+++ Raw data

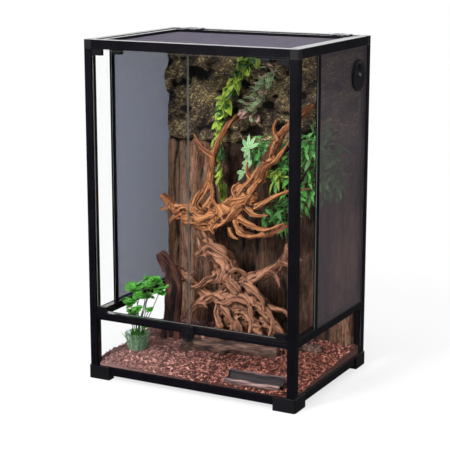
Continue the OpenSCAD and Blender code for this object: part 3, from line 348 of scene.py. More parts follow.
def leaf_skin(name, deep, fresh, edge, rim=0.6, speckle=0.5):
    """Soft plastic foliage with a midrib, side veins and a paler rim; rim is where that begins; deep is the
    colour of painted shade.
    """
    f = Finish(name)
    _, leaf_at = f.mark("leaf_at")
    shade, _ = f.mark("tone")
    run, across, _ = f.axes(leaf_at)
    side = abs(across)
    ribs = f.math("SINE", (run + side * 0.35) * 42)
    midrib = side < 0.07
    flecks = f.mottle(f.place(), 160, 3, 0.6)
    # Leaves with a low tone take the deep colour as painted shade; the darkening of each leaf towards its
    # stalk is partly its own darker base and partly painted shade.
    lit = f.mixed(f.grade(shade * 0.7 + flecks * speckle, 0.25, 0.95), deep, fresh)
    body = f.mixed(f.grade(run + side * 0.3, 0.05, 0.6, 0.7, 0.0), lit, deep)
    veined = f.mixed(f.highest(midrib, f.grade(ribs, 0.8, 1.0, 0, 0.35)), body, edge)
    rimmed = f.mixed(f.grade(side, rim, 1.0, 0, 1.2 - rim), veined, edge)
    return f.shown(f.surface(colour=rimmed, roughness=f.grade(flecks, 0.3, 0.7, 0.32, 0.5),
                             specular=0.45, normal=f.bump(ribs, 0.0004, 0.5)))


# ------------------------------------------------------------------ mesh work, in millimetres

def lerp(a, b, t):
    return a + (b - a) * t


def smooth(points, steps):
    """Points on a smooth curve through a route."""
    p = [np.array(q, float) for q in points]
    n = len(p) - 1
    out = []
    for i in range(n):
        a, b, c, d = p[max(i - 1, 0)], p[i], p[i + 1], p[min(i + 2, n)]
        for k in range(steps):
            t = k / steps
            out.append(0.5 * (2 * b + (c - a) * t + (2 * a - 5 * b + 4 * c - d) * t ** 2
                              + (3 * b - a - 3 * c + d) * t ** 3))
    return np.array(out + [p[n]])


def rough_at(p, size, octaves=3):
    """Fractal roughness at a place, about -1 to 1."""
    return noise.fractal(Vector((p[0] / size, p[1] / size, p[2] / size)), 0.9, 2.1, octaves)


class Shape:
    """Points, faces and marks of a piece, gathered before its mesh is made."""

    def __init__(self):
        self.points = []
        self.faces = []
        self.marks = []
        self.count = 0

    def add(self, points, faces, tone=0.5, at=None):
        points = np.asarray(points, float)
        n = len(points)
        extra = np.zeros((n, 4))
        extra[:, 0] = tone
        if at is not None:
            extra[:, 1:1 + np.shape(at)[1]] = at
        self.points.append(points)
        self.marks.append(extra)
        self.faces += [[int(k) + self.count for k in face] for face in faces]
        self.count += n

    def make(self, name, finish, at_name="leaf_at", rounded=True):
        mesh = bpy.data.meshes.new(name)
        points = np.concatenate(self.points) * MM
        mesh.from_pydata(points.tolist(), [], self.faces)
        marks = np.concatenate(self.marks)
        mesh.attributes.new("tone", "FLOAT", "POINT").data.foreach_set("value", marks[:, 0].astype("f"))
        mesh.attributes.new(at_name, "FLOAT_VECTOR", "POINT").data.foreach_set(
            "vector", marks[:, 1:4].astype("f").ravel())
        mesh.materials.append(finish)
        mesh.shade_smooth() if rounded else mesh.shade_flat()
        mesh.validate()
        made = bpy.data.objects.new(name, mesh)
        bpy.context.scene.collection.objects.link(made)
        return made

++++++

> Task instructions: Repeat the data above exactly.

> Response to this task:
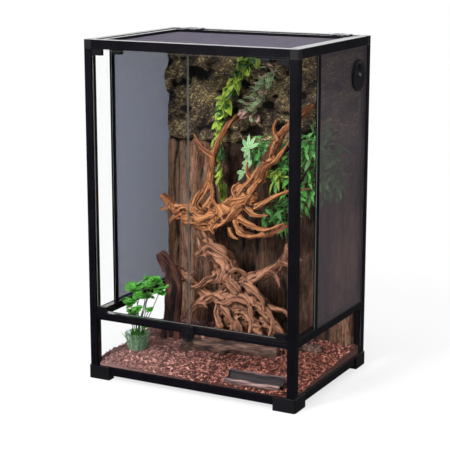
Continue the OpenSCAD and Blender code for this object: part 3, from line 348 of scene.py. More parts follow.
def leaf_skin(name, deep, fresh, edge, rim=0.6, speckle=0.5):
    """Soft plastic foliage with a midrib, side veins and a paler rim; rim is where that begins; deep is the
    colour of painted shade.
    """
    f = Finish(name)
    _, leaf_at = f.mark("leaf_at")
    shade, _ = f.mark("tone")
    run, across, _ = f.axes(leaf_at)
    side = abs(across)
    ribs = f.math("SINE", (run + side * 0.35) * 42)
    midrib = side < 0.07
    flecks = f.mottle(f.place(), 160, 3, 0.6)
    # Leaves with a low tone take the deep colour as painted shade; the darkening of each leaf towards its
    # stalk is partly its own darker base and partly painted shade.
    lit = f.mixed(f.grade(shade * 0.7 + flecks * speckle, 0.25, 0.95), deep, fresh)
    body = f.mixed(f.grade(run + side * 0.3, 0.05, 0.6, 0.7, 0.0), lit, deep)
    veined = f.mixed(f.highest(midrib, f.grade(ribs, 0.8, 1.0, 0, 0.35)), body, edge)
    rimmed = f.mixed(f.grade(side, rim, 1.0, 0, 1.2 - rim), veined, edge)
    return f.shown(f.surface(colour=rimmed, roughness=f.grade(flecks, 0.3, 0.7, 0.32, 0.5),
                             specular=0.45, normal=f.bump(ribs, 0.0004, 0.5)))


# ------------------------------------------------------------------ mesh work, in millimetres

def lerp(a, b, t):
    return a + (b - a) * t


def smooth(points, steps):
    """Points on a smooth curve through a route."""
    p = [np.array(q, float) for q in points]
    n = len(p) - 1
    out = []
    for i in range(n):
        a, b, c, d = p[max(i - 1, 0)], p[i], p[i + 1], p[min(i + 2, n)]
        for k in range(steps):
            t = k / steps
            out.append(0.5 * (2 * b + (c - a) * t + (2 * a - 5 * b + 4 * c - d) * t ** 2
                              + (3 * b - a - 3 * c + d) * t ** 3))
    return np.array(out + [p[n]])


def rough_at(p, size, octaves=3):
    """Fractal roughness at a place, about -1 to 1."""
    return noise.fractal(Vector((p[0] / size, p[1] / size, p[2] / size)), 0.9, 2.1, octaves)


class Shape:
    """Points, faces and marks of a piece, gathered before its mesh is made."""

    def __init__(self):
        self.points = []
        self.faces = []
        self.marks = []
        self.count = 0

    def add(self, points, faces, tone=0.5, at=None):
        points = np.asarray(points, float)
        n = len(points)
        extra = np.zeros((n, 4))
        extra[:, 0] = tone
        if at is not None:
            extra[:, 1:1 + np.shape(at)[1]] = at
        self.points.append(points)
        self.marks.append(extra)
        self.faces += [[int(k) + self.count for k in face] for face in faces]
        self.count += n

    def make(self, name, finish, at_name="leaf_at", rounded=True):
        mesh = bpy.data.meshes.new(name)
        points = np.concatenate(self.points) * MM
        mesh.from_pydata(points.tolist(), [], self.faces)
        marks = np.concatenate(self.marks)
        mesh.attributes.new("tone", "FLOAT", "POINT").data.foreach_set("value", marks[:, 0].astype("f"))
        mesh.attributes.new(at_name, "FLOAT_VECTOR", "POINT").data.foreach_set(
            "vector", marks[:, 1:4].astype("f").ravel())
        mesh.materials.append(finish)
        mesh.shade_smooth() if rounded else mesh.shade_flat()
        mesh.validate()
        made = bpy.data.objects.new(name, mesh)
        bpy.context.scene.collection.objects.link(made)
        return made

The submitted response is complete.